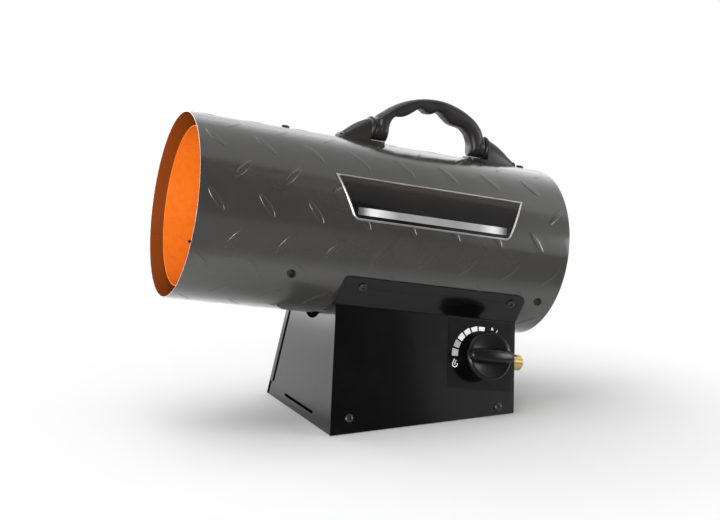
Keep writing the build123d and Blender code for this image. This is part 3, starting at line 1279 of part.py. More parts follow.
def handle_grip():
    """Moulded grip: an arch on two legs, scalloped inside, each leg ending in a round eye."""
    grip = extrude(grip_side_view(), GRIP_T / 2, both=True)
    long_edges = grip.edges().filter_by(lambda e: abs(e.center().Y) > GRIP_T / 2 - 0.1)
    high = long_edges.filter_by(lambda e: e.center().Z > PIVOT_W)
    grip = fillet(high, GRIP_ROUND)
    inside = (LEG_FRONT_U + GRIP_UNDER[0][0], LEG_FRONT_U + GRIP_UNDER[-1][0])
    grip += disc(LEG_COLLAR_R, LEG_FRONT_U - LEG_COLLAR_T, inside[0], 0, PIVOT_W)
    grip += disc(LEG_COLLAR_R, inside[1], LEG_REAR_U + LEG_COLLAR_T, 0, PIVOT_W)
    depth = PIN_L / 2 + EYE_DEPTH
    grip -= disc(PIN_R + RUNNING, BOOT_FACE[0] - 5, BOOT_FACE[0] + depth, 0, PIVOT_W)
    grip -= disc(PIN_R + RUNNING, BOOT_FACE[1] - depth, BOOT_FACE[1] + 5, 0, PIVOT_W)
    return grip


# ======================= the whole heater ==============================================

NODES = {
    "outer_shell": outer_shell,
    "combustion_tube": combustion_tube,
    "front_standoffs": front_standoffs,
    "rear_standoffs": rear_standoffs,
    "shell_screws": shell_screws,
    "chamber_end_plate": chamber_end_plate,
    "burner_cup": burner_cup,
    "flame_spreader": flame_spreader,
    "gas_jet": gas_jet,
    "jet_bracket": jet_bracket,
    "jet_elbow": jet_elbow,
    "gas_pipe": gas_pipe,
    "probe_bracket": probe_bracket,
    "igniter_insulator": igniter_insulator,
    "igniter_rod": igniter_rod,
    "igniter_lead": igniter_lead,
    "thermocouple": thermocouple,
    "thermocouple_lead": thermocouple_lead,
    "limit_switch": limit_switch,
    "ignition_module": ignition_module,
    "terminal_block": terminal_block,
    "riser_grommet": riser_grommet,
    "motor_grommet": motor_grommet,
    "motor_lead": motor_lead,
    "stator_stack": stator_stack,
    "motor_coil": motor_coil,
    "front_bridge": lambda: bearing_bridge(-1),
    "rear_bridge": lambda: bearing_bridge(1),
    "front_bearing": lambda: bearing(-1),
    "rear_bearing": lambda: bearing(1),
    "motor_bolts": motor_bolts,
    "motor_spider": motor_spider,
    "rear_guard": rear_guard,
    "motor_shaft": motor_shaft,
    "rotor_core": rotor_core,
    "fan": fan,
    "fan_hub": fan_hub,
    "fan_clip": fan_clip,
    "base_pan": base_pan,
    "control_panel": control_panel,
    "side_cover": side_cover,
    "cover_screws": cover_screws,
    "gas_inlet_fitting": gas_inlet_fitting,
    "inlet_nut": inlet_nut,
    "cord_gland": cord_gland,
    "valve_body": valve_body,
    "valve_plug": valve_plug,
    "valve_stem": valve_stem,
    "valve_spring": valve_spring,
    "valve_screws": valve_screws,
    "knob": knob,
    "control_label": control_label,
    "nameplate": nameplate,
    "nameplate_rim": nameplate_rim,
    "handle_grip": handle_grip,
    "handle_boot_front": handle_boot_front,
    "handle_boot_rear": handle_boot_rear,
    "handle_pins": handle_pins,
    "boot_screws": boot_screws,
}


def main():
    os.makedirs("parts", exist_ok=True)
    for name, make in NODES.items():
        shape = STAND * make()
        export_step(shape, "parts/" + name + ".step")


if __name__ == "__main__":
    main()
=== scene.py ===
import bmesh
import bpy
import numpy as np
from bpy.props import FloatProperty, FloatVectorProperty, PointerProperty
from bpy.types import Operator
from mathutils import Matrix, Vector


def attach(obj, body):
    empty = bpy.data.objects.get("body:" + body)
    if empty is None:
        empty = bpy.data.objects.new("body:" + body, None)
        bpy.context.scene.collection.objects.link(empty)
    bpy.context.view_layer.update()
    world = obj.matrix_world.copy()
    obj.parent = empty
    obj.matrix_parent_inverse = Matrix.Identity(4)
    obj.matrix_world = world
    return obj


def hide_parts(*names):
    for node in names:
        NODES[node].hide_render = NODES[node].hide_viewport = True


bl_info = {
    "name": "Forced air heater looks",
    "version": (1, 0, 0),
    "blender": (4, 5, 0),
    "location": "View3D > Sidebar > Heater",
    "description": "Dresses the heater's solids: embossed tube, burner tube, knob, screws, plate and guard",
    "category": "Object",
}

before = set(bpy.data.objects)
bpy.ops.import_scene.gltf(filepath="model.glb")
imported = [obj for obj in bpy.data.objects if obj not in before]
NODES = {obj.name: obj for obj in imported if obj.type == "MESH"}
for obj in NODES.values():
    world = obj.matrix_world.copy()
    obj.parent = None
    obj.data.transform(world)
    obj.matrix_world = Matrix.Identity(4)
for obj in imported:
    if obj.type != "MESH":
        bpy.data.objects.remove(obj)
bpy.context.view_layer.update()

# Lengths below are millimetres in the tube's own frame: u along the tube toward the
# air intake, y across with the knob at -y, w square to the tube and up.
# phi is the angle round the tube from the top toward the knob side.
MM = 0.001
TILT = np.radians(9.0)
AXIS_HEIGHT = 178.0
BASE_SPAN = (-39.5, 154.0)
SHELL_R = 86.0
SEAT = 0.15
FLANGE_T = 1.0
SIDE_SLOPE = np.radians(14.5)
FOLD = (61.5, 69.2)
KNOB_PLACE = (115.5, -37.5)
PIVOT_W = 99.0
SCREW_PHI = (0.0, 122.0, -122.0)
TUBE_X = (AXIS_HEIGHT * np.sin(TILT) - sum(BASE_SPAN) / 2) / np.cos(TILT)
TUBE_AXIS = np.array([np.cos(TILT), 0.0, -np.sin(TILT)])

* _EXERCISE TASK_
Quote the data above from the line containing "for name, make" to the line containing "imported = [obj", inclusive, and stop.

* _EXERCISE ANSWER_
    for name, make in NODES.items():
        shape = STAND * make()
        export_step(shape, "parts/" + name + ".step")


if __name__ == "__main__":
    main()
=== scene.py ===
import bmesh
import bpy
import numpy as np
from bpy.props import FloatProperty, FloatVectorProperty, PointerProperty
from bpy.types import Operator
from mathutils import Matrix, Vector


def attach(obj, body):
    empty = bpy.data.objects.get("body:" + body)
    if empty is None:
        empty = bpy.data.objects.new("body:" + body, None)
        bpy.context.scene.collection.objects.link(empty)
    bpy.context.view_layer.update()
    world = obj.matrix_world.copy()
    obj.parent = empty
    obj.matrix_parent_inverse = Matrix.Identity(4)
    obj.matrix_world = world
    return obj


def hide_parts(*names):
    for node in names:
        NODES[node].hide_render = NODES[node].hide_viewport = True


bl_info = {
    "name": "Forced air heater looks",
    "version": (1, 0, 0),
    "blender": (4, 5, 0),
    "location": "View3D > Sidebar > Heater",
    "description": "Dresses the heater's solids: embossed tube, burner tube, knob, screws, plate and guard",
    "category": "Object",
}

before = set(bpy.data.objects)
bpy.ops.import_scene.gltf(filepath="model.glb")
imported = [obj for obj in bpy.data.objects if obj not in before]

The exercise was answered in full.